A very specific state of iron, which is there because of it’s wonderfully mutable affinity for oxygen, carbon dioxide and less happily, cyanide and carbon monoxide…when it’s held captive in the heme cage, and globin prison. Hemoglobin is to iron what a nuclear reactor is to unconstrained fission.
On May 14, 2014, at 12:09 PM, Jeffrey Schwartz <schwartz.jeffrey@gmail.com> wrote:
> What about Iron?
>
> I know there's iron in hemoglobin, so there's some cellular mechanism
> for handling it at least a little bit.
>
Iron is a *very* reactive metal. Elemental Fe gobbles up oxygen like a fiend, a very very hotly burning fiend. Note the bessemer reaction which converts iron to steel is strongly EXO-thermic.

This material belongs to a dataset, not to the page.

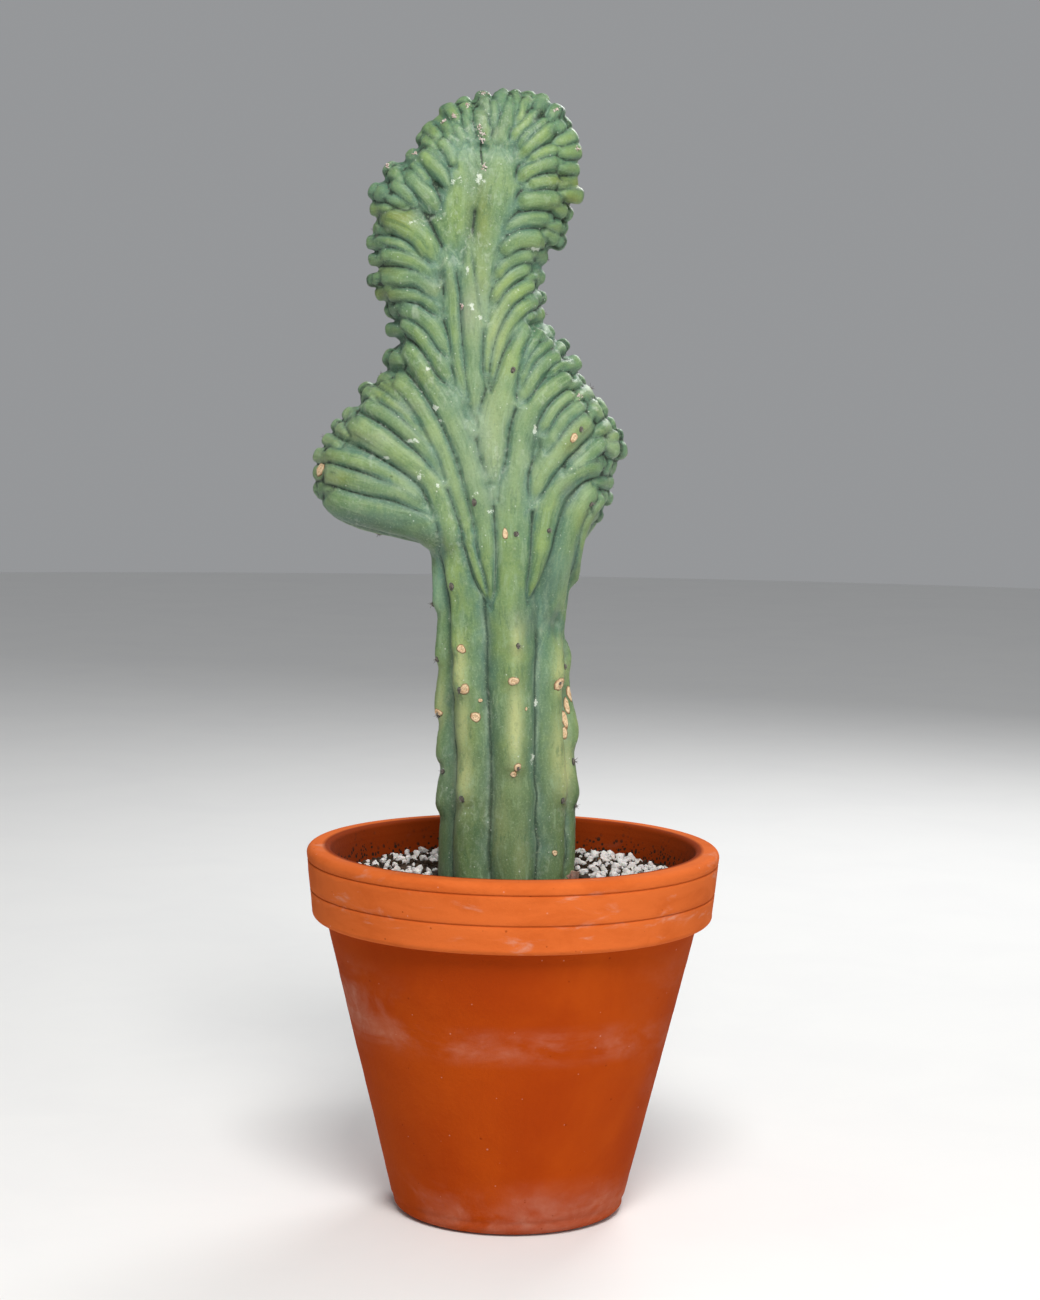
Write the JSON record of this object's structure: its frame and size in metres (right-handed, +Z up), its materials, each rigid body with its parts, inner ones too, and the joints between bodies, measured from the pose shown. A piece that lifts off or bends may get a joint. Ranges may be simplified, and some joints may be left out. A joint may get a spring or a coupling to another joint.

That's why thermite does what it does…we’re just so used to iron being instantly coated with a film of iron oxide that we think of it as inert and stable.
Now, if you’re talking about anaerobes, yes something like that could happen..we have iron-reducing bacteria here on earth, as anyone who’s ever drunk skunky water from a well can attest.
None of them reduce it all the way to metallic iron, though.
In any sort of aerobic environment, though the best an organism’ll accomplish is rust scales or claws…not very useful.